STATED TASK: Write out each line exactly as it stands, please.

SOURCE EXCERPT:
· · ·
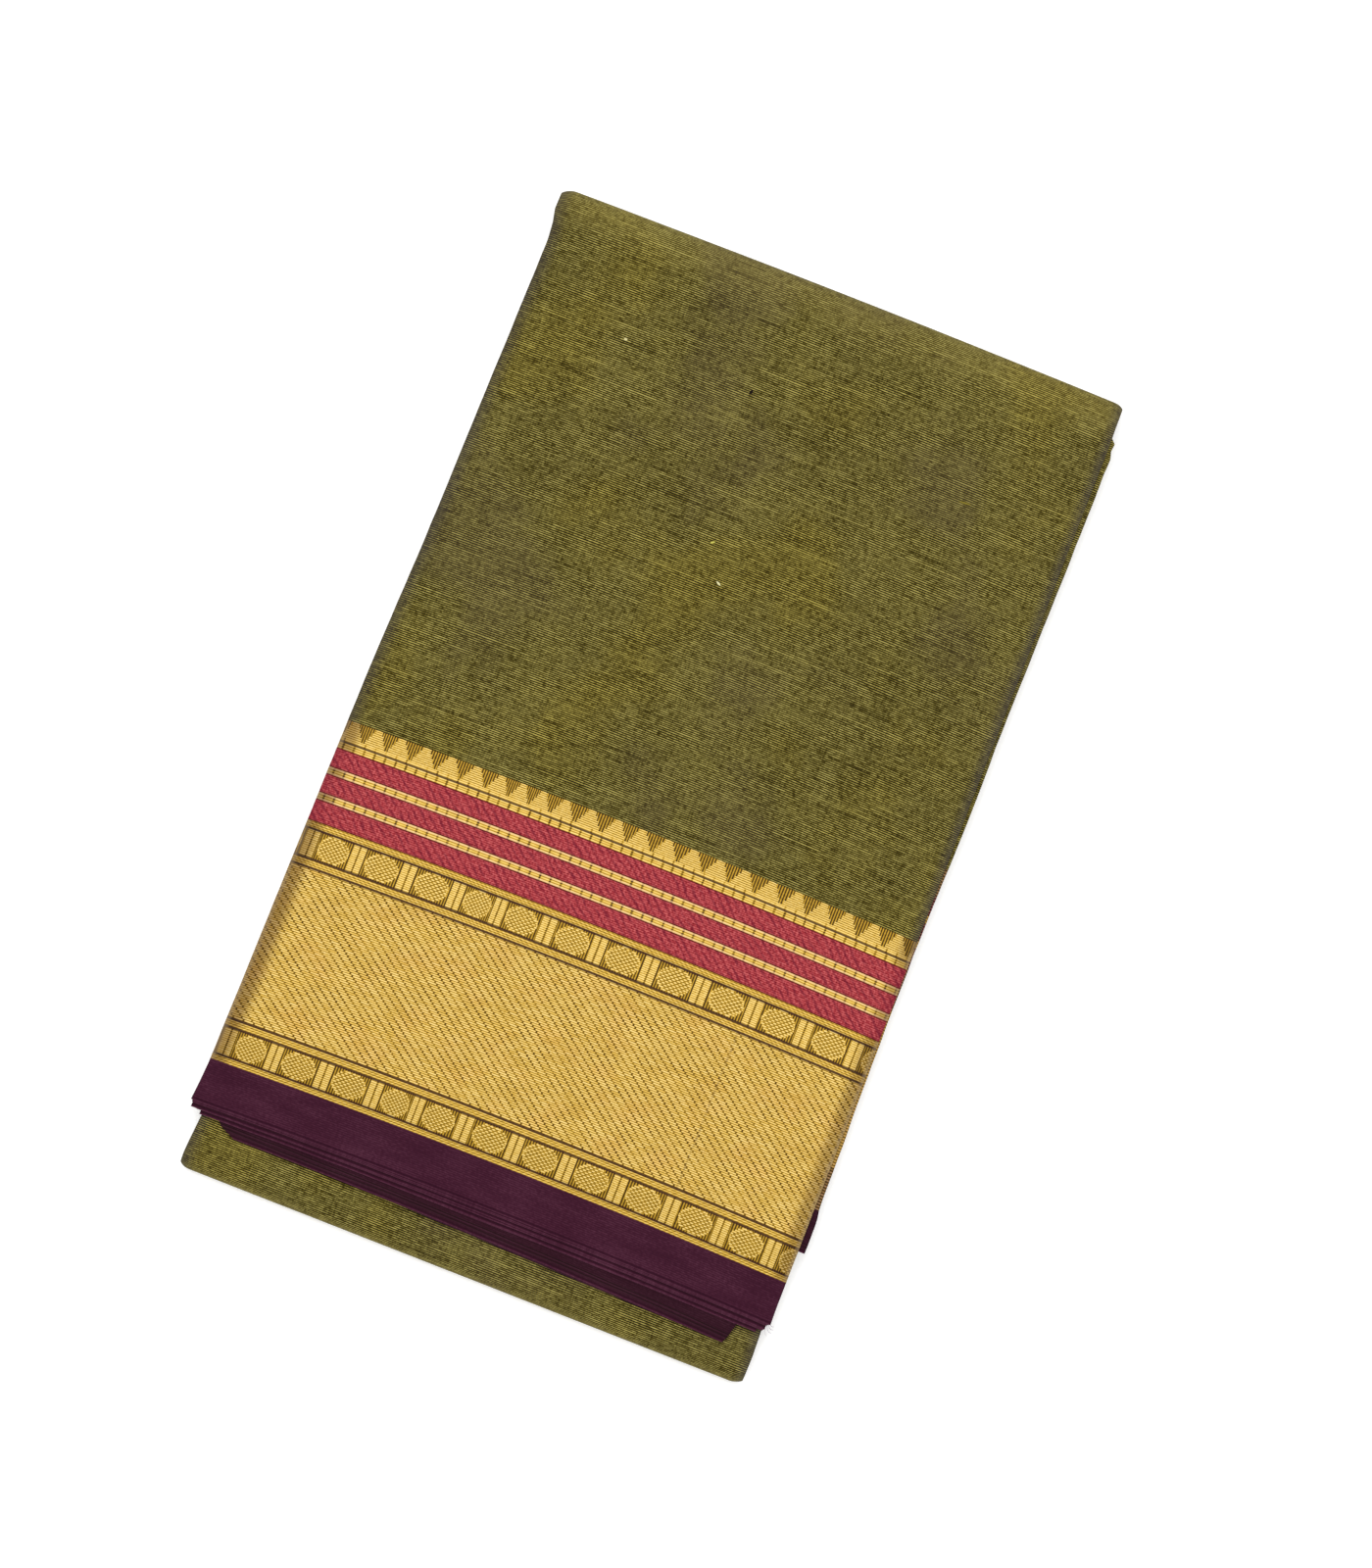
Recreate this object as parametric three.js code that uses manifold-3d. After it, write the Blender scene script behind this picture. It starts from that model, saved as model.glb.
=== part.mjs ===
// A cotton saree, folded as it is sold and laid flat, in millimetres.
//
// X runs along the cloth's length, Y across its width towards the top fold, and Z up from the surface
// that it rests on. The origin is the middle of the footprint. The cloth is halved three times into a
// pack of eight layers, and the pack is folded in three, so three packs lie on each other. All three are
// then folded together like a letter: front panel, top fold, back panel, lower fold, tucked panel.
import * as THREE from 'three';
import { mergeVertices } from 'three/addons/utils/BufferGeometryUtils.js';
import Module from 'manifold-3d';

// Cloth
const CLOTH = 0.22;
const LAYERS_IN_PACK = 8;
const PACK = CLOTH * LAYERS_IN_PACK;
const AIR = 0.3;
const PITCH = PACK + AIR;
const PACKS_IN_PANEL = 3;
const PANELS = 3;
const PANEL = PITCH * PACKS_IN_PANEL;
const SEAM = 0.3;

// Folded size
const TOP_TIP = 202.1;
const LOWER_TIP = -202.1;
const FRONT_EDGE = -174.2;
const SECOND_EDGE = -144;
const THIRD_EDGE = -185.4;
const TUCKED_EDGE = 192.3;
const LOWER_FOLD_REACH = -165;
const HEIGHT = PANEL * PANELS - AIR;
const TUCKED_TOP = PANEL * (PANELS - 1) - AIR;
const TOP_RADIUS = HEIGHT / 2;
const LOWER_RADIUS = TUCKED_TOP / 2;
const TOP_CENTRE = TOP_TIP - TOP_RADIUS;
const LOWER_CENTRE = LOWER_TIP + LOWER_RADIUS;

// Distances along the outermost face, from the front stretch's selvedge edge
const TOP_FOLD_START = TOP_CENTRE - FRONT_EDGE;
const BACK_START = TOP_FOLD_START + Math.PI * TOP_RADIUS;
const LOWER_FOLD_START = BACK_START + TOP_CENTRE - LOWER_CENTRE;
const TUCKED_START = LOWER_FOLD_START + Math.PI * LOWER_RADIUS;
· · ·
ANSWER IN FULL:
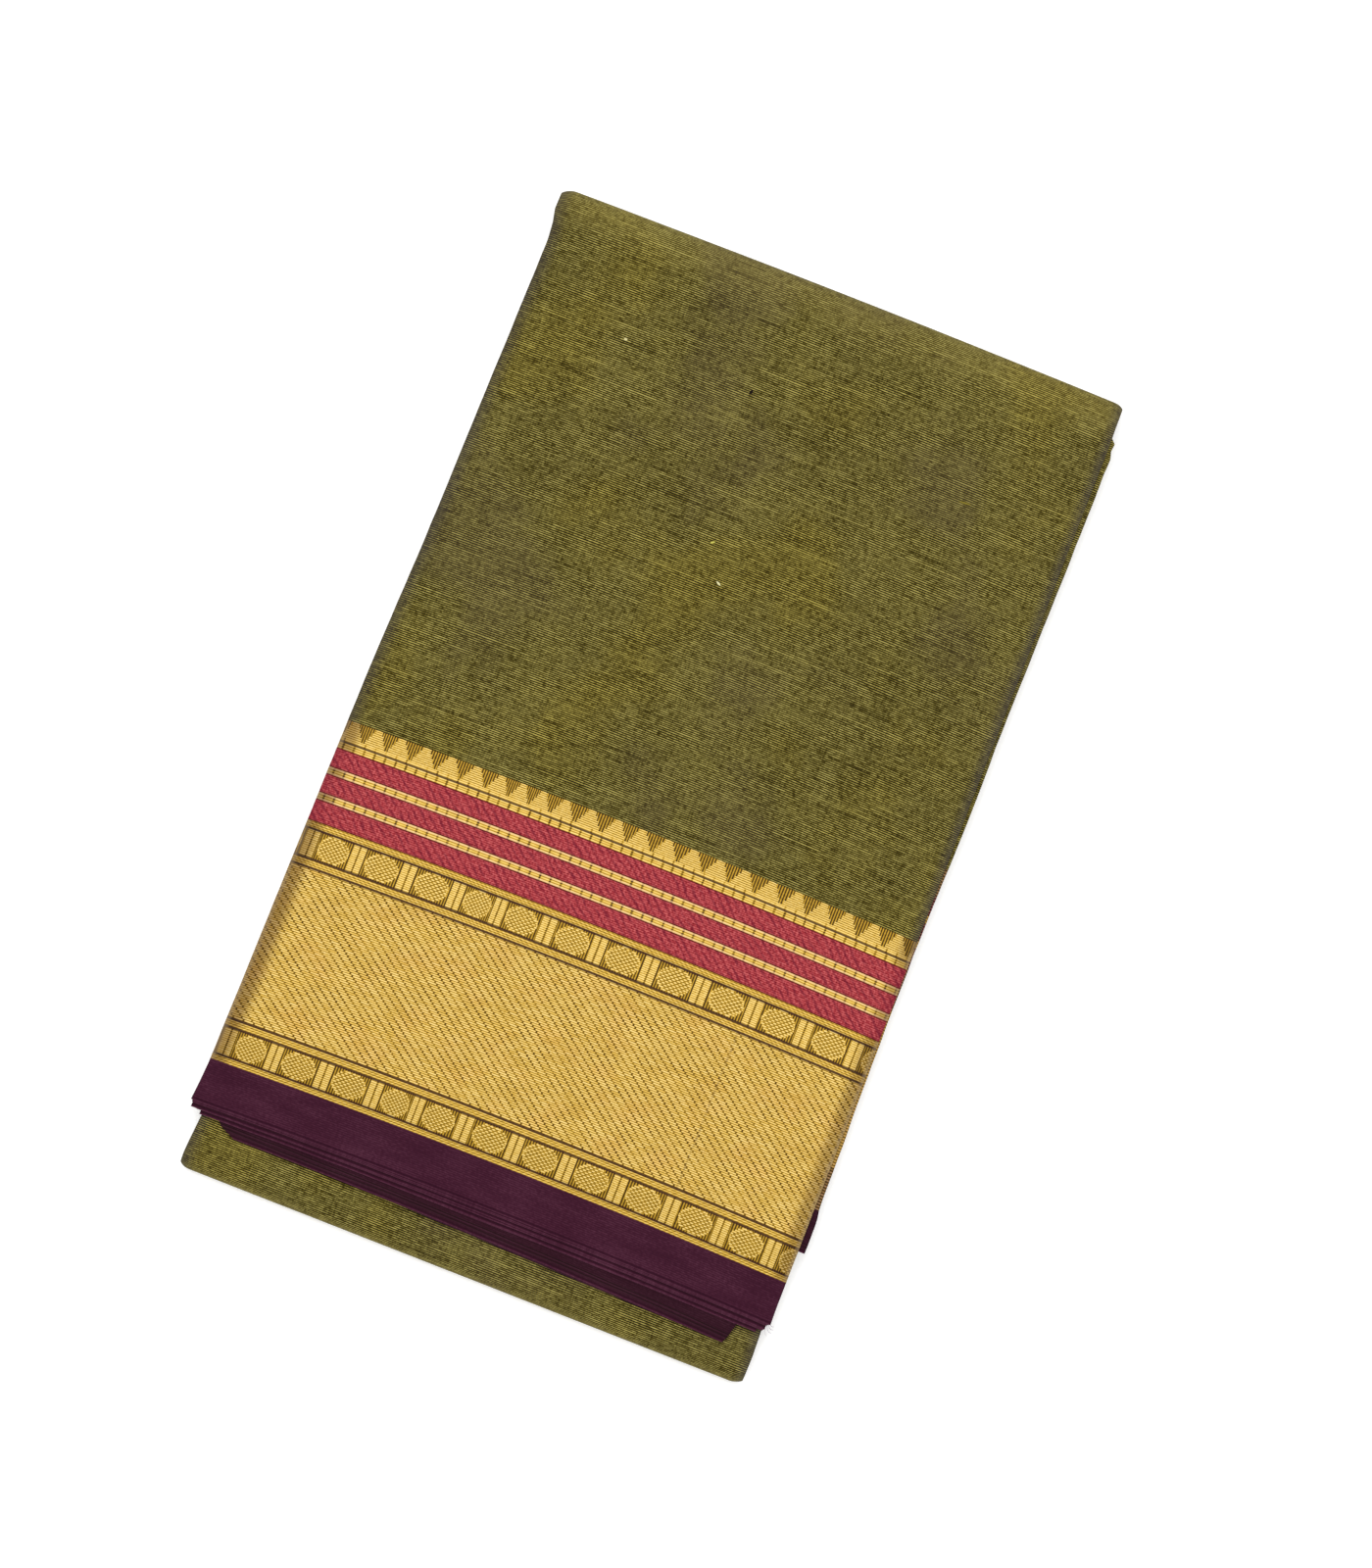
Recreate this object as parametric three.js code that uses manifold-3d. After it, write the Blender scene script behind this picture. It starts from that model, saved as model.glb.
=== part.mjs ===
// A cotton saree, folded as it is sold and laid flat, in millimetres.
//
// X runs along the cloth's length, Y across its width towards the top fold, and Z up from the surface
// that it rests on. The origin is the middle of the footprint. The cloth is halved three times into a
// pack of eight layers, and the pack is folded in three, so three packs lie on each other. All three are
// then folded together like a letter: front panel, top fold, back panel, lower fold, tucked panel.
import * as THREE from 'three';
import { mergeVertices } from 'three/addons/utils/BufferGeometryUtils.js';
import Module from 'manifold-3d';

// Cloth
const CLOTH = 0.22;
const LAYERS_IN_PACK = 8;
const PACK = CLOTH * LAYERS_IN_PACK;
const AIR = 0.3;
const PITCH = PACK + AIR;
const PACKS_IN_PANEL = 3;
const PANELS = 3;
const PANEL = PITCH * PACKS_IN_PANEL;
const SEAM = 0.3;

// Folded size
const TOP_TIP = 202.1;
const LOWER_TIP = -202.1;
const FRONT_EDGE = -174.2;
const SECOND_EDGE = -144;
const THIRD_EDGE = -185.4;
const TUCKED_EDGE = 192.3;
const LOWER_FOLD_REACH = -165;
const HEIGHT = PANEL * PANELS - AIR;
const TUCKED_TOP = PANEL * (PANELS - 1) - AIR;
const TOP_RADIUS = HEIGHT / 2;
const LOWER_RADIUS = TUCKED_TOP / 2;
const TOP_CENTRE = TOP_TIP - TOP_RADIUS;
const LOWER_CENTRE = LOWER_TIP + LOWER_RADIUS;

// Distances along the outermost face, from the front stretch's selvedge edge
const TOP_FOLD_START = TOP_CENTRE - FRONT_EDGE;
const BACK_START = TOP_FOLD_START + Math.PI * TOP_RADIUS;
const LOWER_FOLD_START = BACK_START + TOP_CENTRE - LOWER_CENTRE;
const TUCKED_START = LOWER_FOLD_START + Math.PI * LOWER_RADIUS;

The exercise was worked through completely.